Du caractère inaltérable de l’égalité souveraine entre Etats

par Ralph Bosshard, Suisse*

Du caractère inaltérable de l’égalité souveraine entre Etats

Sur le fond, tout est clair: si on s’en tient à l’actuelle définition universelle du droit, tous les Etats jouissent de la même égalité souveraine. Ils ont les mêmes droits et obligations et sont membres, à part entière, de la communauté internationale, quelques soient leurs différences de nature économique, sociale, politique ou autre.
    Après avoir édulcoré le principe de non-recours à la force suite à la fin de la guerre froide, plusieurs pays occidentaux le remettent à nouveau en question en revendiquant pour eux-mêmes des prérogatives, et le font savoir ouvertement. Les acquis résultant de la conclusion de deux guerres mondiales se retrouvent ainsi menacés.
    Un des aspects de cet acharnement est l’inversion du rôle des victimes et des bourreaux. Si l’on étudie les chiffres des victimes de la Seconde Guerre mondiale, on aboutit à des constats sans équivoque : Dans une partie des pays de l’«Axe», notamment en Hongrie, Finlande, Roumanie et Bulgarie, la population civile s’en est tirée – si l’on ose dire - à bon compte et ces pays n’ont jamais vraiment été mis au pilori pour le rôle qu’ils avaient tenu durant la guerre, sans doute parce que cela n’était pas du goût de l’Union soviétique.1 En Allemagne également, le taux de mortalité des militaires a été quatre fois supérieur à celui des civils, et le rapport serait encore plus marqué en faveur des militaires sans les bombardements des Alliés occidentaux.2 Par ailleurs, ce sont surtout la Pologne, l’Union soviétique, la Yougoslavie et la Grèce qui ont payé le plus cher leur résistance armée contre l’Allemagne nazie.3
    Aujourd’hui, tous les pays agresseurs de la Seconde Guerre mondiale – à l’exception du Japon – sont membres de l’OTAN.4 Un autre groupe de pays membres est constitué par les pays qui se sont arrangés avec la Wehrmacht pendant ces années-là.5 Cela ne les empêche pas de minimiser les mérites de l’Armée rouge, qui a eu à déplorer près de la moitié de tous les soldats morts pendant toute la Seconde Guerre mondiale.
    En fondant les Nations unies le 26 juin 1945 à San Francisco, les 51 membres fondateurs ont tiré les conséquences de deux guerres mondiales et ce, en tentant une seconde fois de créer une confédération des peuples du monde entier et ont nommé cinq puissances victorieuses au poste de «chiens de garde» du nouvel ordre mondial.6 Pendant la Guerre froide, il s’est créé des tensions au sein du Conseil de sécurité des Nations unies dont les cinq membres permanents sont parfois devenus adversaires pour des raisons idéologiques. Mais au cours des dix années qui ont suivi la chute de l’Union soviétique, l’Occident a commencé à faire comme bon lui semblait. Ces dernières années, trois des puissances victorieuses de 1945 se sont alliées à un certain nombre de pays ayant il y a 80 ans compté parmi les agresseurs ou les collaborateurs et se comportent comme les promoteurs de l’«ordre fondé sur des règles».

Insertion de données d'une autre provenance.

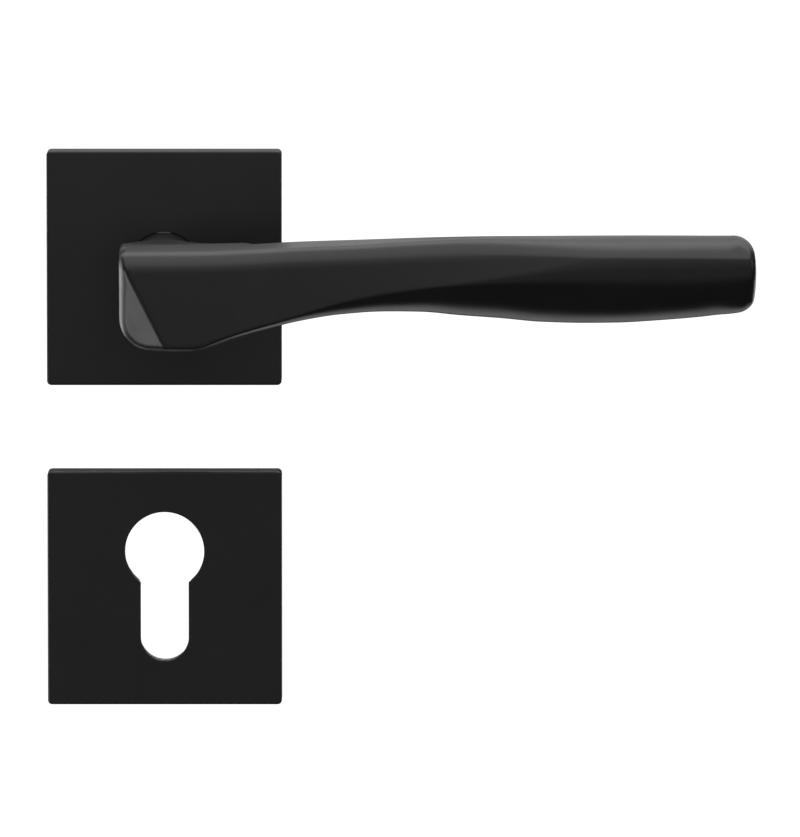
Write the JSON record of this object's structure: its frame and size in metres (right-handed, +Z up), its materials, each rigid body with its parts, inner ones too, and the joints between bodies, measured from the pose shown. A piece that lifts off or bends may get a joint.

Endosser une sublime «mission» …

Pendant des siècles, les puissances coloniales européennes ont sillonné le monde, sûrs de pouvoir exercer leur domination sur les territoires qui les intéressaient. Les Espagnols et les Portugais étaient pour ainsi dire mandatés par le pape pour convertir les païens au christianisme. A leurs yeux, le traité de Tordesillas du 7 juin 1494, par lequel le pape divisait la terre en une sphère d’influence espagnole et une sphère d’influence portugaise, les confirmaient dans cette mission.7 Et comme les Espagnols et les Portugais, à la différence des populations d’Afrique, d’Asie et d’Amérique du Sud, possédaient la clé qui permettait d’entrer au royaume des cieux, ils y transféraient immédiatement des populations entières. C’était là ce qu’ils entendaient par ‹assistance›.
    L’exercice du pouvoir britannique reposait sur une conscience affirmée de sa mission civilisatrice, basée entre autres sur des acquis indéniables du droit constitutionnel anglais, tels que la Magna Charta Libertatum et l’Habeas Corpus Act.8 Le chantre de ce concept missionnaire était L’écrivain anglo-indien Rudyard Kipling, né en 1865 à Mumbai et décédé en Angleterre en 1936, après avoir vécu en Inde, aux Etats-Unis, en Afrique du Sud et au Royaume-Uni. Il ne passa en définitive qu’une dizaine d’années en Inde mais en demeura marqué à vie.9 Dans ses livres et ses récits sur ce pays, il se réclamait de la mission de l’homme blanc cultivé, que Dieu aurait désigné pour éduquer et civiliser les peuples colonisés. Dans cette perspective, l’Empire britannique apparaît comme une sorte de tuteur des peuples colonisés qui n’ont, pour l’instant, pas encore atteint leur maturité.
    Le colonialisme italien s’est développé tardivement, mais de manière particulièrement agressive: Benito Mussolini croyait renouer avec l’antique empire romain. Cela en dit long, car les anciens Romains étaient très à cheval sur deux principes: les étrangers conquis devaient devenir Romains et se soumettre aux lois de l’Empire. Ceux qui refusaient cette romanisation étaient promis à la destruction et à l’esclavage.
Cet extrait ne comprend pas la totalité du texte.